◆ **REQUIRED TASK**
Return the lines exactly as they stand, from the first of the material through the line containing "rail_mount_h = 54; // [40:1:60]".
** start DATA PROVIDED **
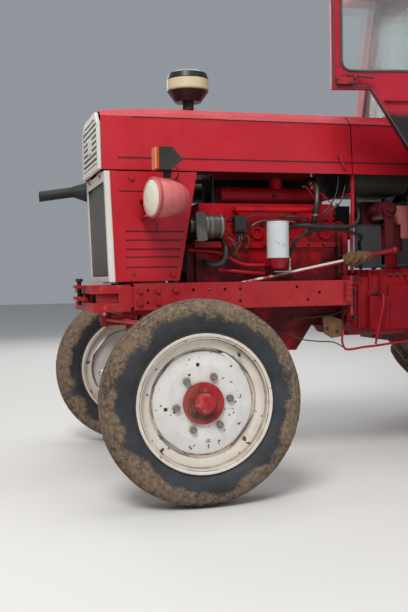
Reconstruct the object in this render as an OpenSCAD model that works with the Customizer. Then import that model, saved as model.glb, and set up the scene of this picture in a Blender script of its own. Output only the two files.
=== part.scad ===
// Vintage two-wheel-drive farm tractor with a cab, +X forward, +Y to its left, +Z up.
// Every module is drawn from the front axle line; place() then centres the whole on the origin.

/* [Chassis] */
// Distance between the front and the rear axle lines
wheelbase = 2400; // [2300:10:2480]
// Distance between the middle planes of the front tyres
front_track = 1500; // [1440:10:1600]
// Distance between the middle planes of the rear tyres
rear_track = 1500; // [1480:10:1600]
// Height of the frame rails
rail_h = 119; // [100:1:130]
// Underside of the frame rails above the ground
rail_z = 762; // [750:1:775]
// Distance from the middle plane to the outer face of a rail
rail_y = 300; // [298:1:320]
// Thickness of the web of a rail
rail_web = 8; // [5:1:10]
// Width of the flanges of a rail
rail_flange = 38; // [30:1:40]
// Diameter of the mounting holes in the rails
rail_hole_d = 14; // [10:1:18]
// Length between the two pairs of mounting holes
rail_mount_l = 430; // [400:10:440]
// Height between the two rows of mounting holes
rail_mount_h = 54; // [40:1:60]

/* [Front wheels] */
// Outer diameter of a front tyre
front_tyre_d = 820; // [780:2:840]
// Width of a front tyre
front_tyre_w = 175; // [150:1:190]
// Outer diameter of a front rim flange
front_rim_d = 552; // [530:1:570]
// Width across a front rim
front_rim_w = 140; // [120:1:145]
// Diameter of the disc of a front wheel
front_disc_d = 436; // [420:1:450]
// Number of bolts that hold a front disc
front_bolts = 6; // [5:1:8]
// Pitch circle of those bolts
front_bolt_circle = 222; // [200:1:240]
// Distance from the middle plane to a kingpin
kingpin_y = 600; // [580:1:610]
// Diameter of a kingpin
kingpin_d = 40; // [30:1:50]
// Diameter of a front wheel spindle
spindle_d = 50; // [40:1:60]

/* [Rear wheels] */
// Outer diameter of a rear tyre over its lugs
rear_tyre_d = 1580; // [1540:2:1600]
// Width of a rear tyre
rear_tyre_w = 370; // [330:1:380]
// Outer diameter of a rear rim flange
rear_rim_d = 1018; // [1000:1:1040]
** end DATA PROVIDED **
◆ **OUTPUT OF THE EXERCISE**
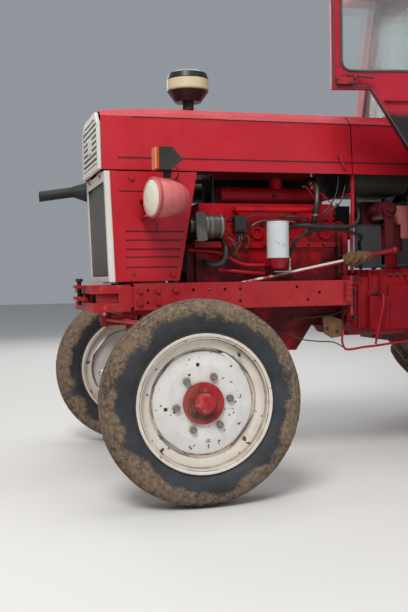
Reconstruct the object in this render as an OpenSCAD model that works with the Customizer. Then import that model, saved as model.glb, and set up the scene of this picture in a Blender script of its own. Output only the two files.
=== part.scad ===
// Vintage two-wheel-drive farm tractor with a cab, +X forward, +Y to its left, +Z up.
// Every module is drawn from the front axle line; place() then centres the whole on the origin.

/* [Chassis] */
// Distance between the front and the rear axle lines
wheelbase = 2400; // [2300:10:2480]
// Distance between the middle planes of the front tyres
front_track = 1500; // [1440:10:1600]
// Distance between the middle planes of the rear tyres
rear_track = 1500; // [1480:10:1600]
// Height of the frame rails
rail_h = 119; // [100:1:130]
// Underside of the frame rails above the ground
rail_z = 762; // [750:1:775]
// Distance from the middle plane to the outer face of a rail
rail_y = 300; // [298:1:320]
// Thickness of the web of a rail
rail_web = 8; // [5:1:10]
// Width of the flanges of a rail
rail_flange = 38; // [30:1:40]
// Diameter of the mounting holes in the rails
rail_hole_d = 14; // [10:1:18]
// Length between the two pairs of mounting holes
rail_mount_l = 430; // [400:10:440]
// Height between the two rows of mounting holes
rail_mount_h = 54; // [40:1:60]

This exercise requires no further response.